As a System Architect, you must ensure that your network is secure. Manual scanning is slow. Today, we will automate the process of identifying open ports and active services using Nmap and Python.

SECURITY NOTE: Only scan networks and devices that you own or have explicit permission to audit. Unauthorized scanning is unethical and often illegal.

1. Equipping the Matrix

First, we need to install the necessary tools in our Debian environment:

sudo apt update && sudo apt install nmap python3-nmap -y

2. Building the Automated Scanner

We will write a Python script that scans a specific IP range and logs the results into a file automatically.

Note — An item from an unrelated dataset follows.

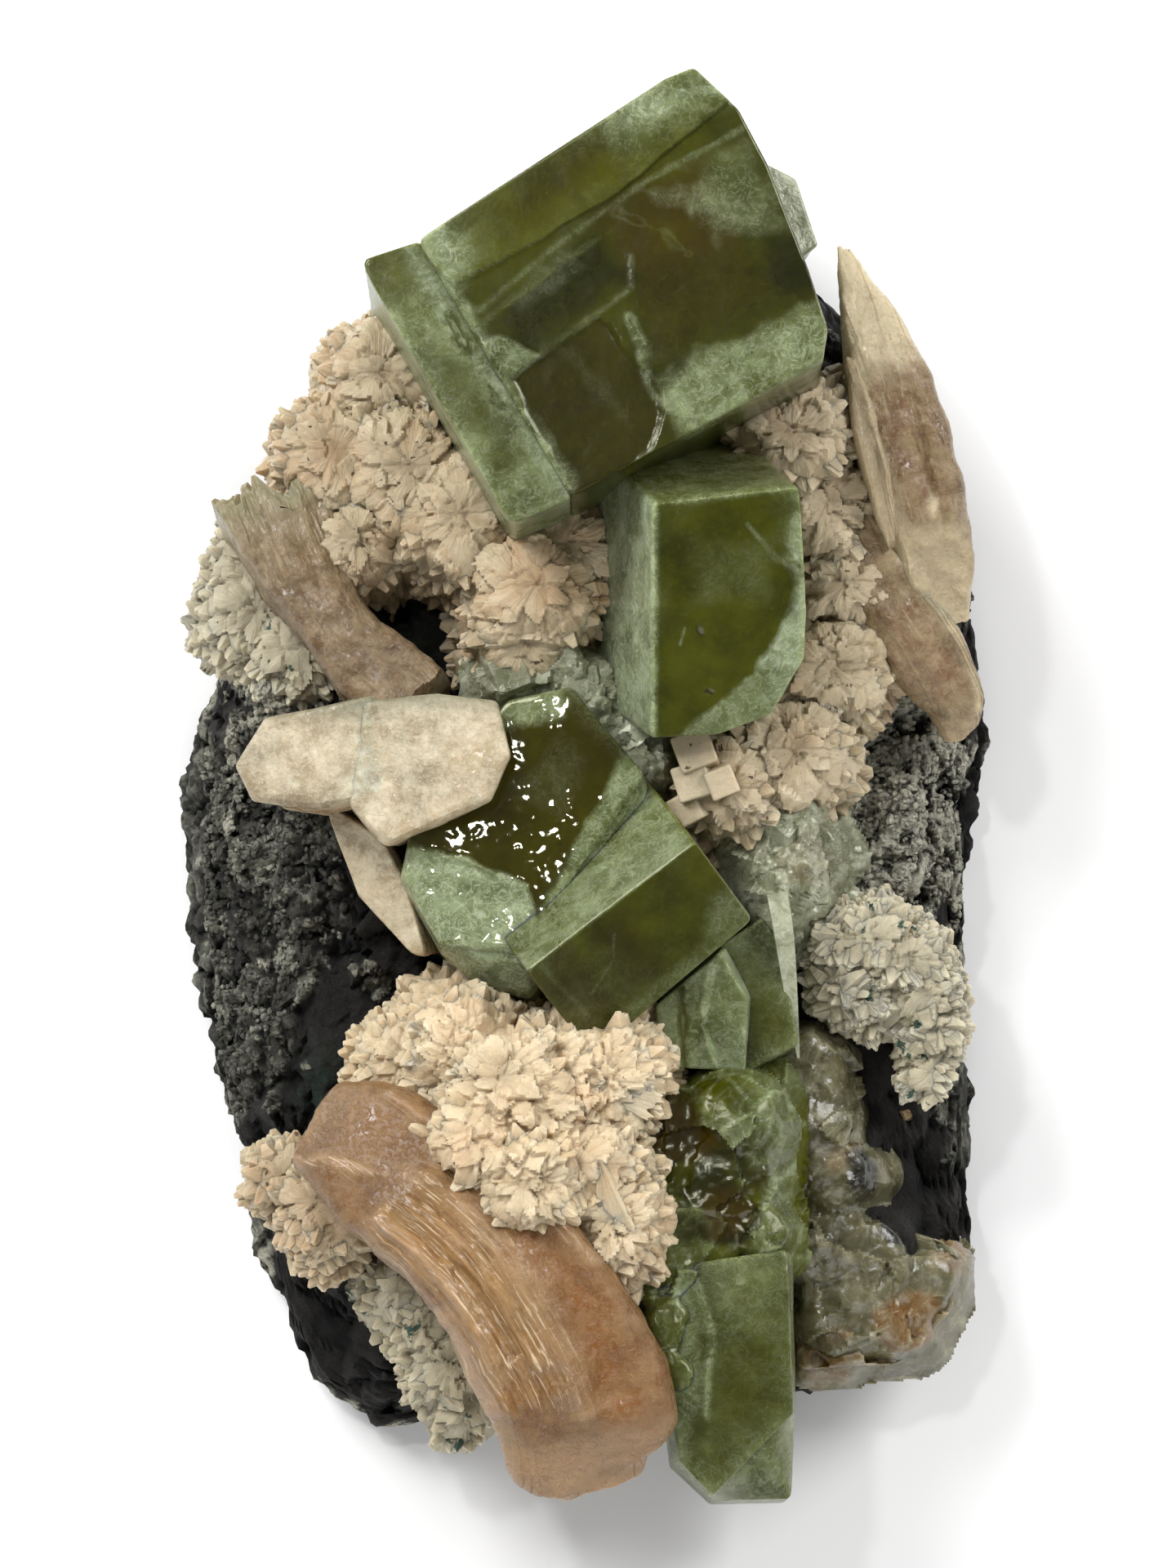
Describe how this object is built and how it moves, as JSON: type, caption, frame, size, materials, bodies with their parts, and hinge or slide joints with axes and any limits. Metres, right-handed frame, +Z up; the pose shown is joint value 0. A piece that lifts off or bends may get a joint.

Create: nano net_audit.py

import nmap
import datetime

# Initialize Port Scanner
nm = nmap.PortScanner()
target = "127.0.0.1" # Change to your local IP

print(f"--- SCANNING TARGET: {target} ---")
nm.scan(target, '21-443')

with open("audit_log.txt", "a") as f:
    f.write(f"\nAudit Date: {datetime.datetime.now()}\n")
    for host in nm.all_hosts():
        f.write(f"Host: {host} ({nm[host].hostname()})\n")
        f.write(f"State: {nm[host].state()}\n")
        for proto in nm[host].all_protocols():
            lport = nm[host][proto].keys()
            for port in lport:
                f.write(f"Port: {port}\tState: {nm[host][proto][port]['state']}\n")

print(">>> Audit Complete. Results saved to audit_log.txt")
    

3. Automating the Audit

To make this truly automated, you can combine this with a Bash script or a Cron job to run every weekend and keep a history of your network's security posture.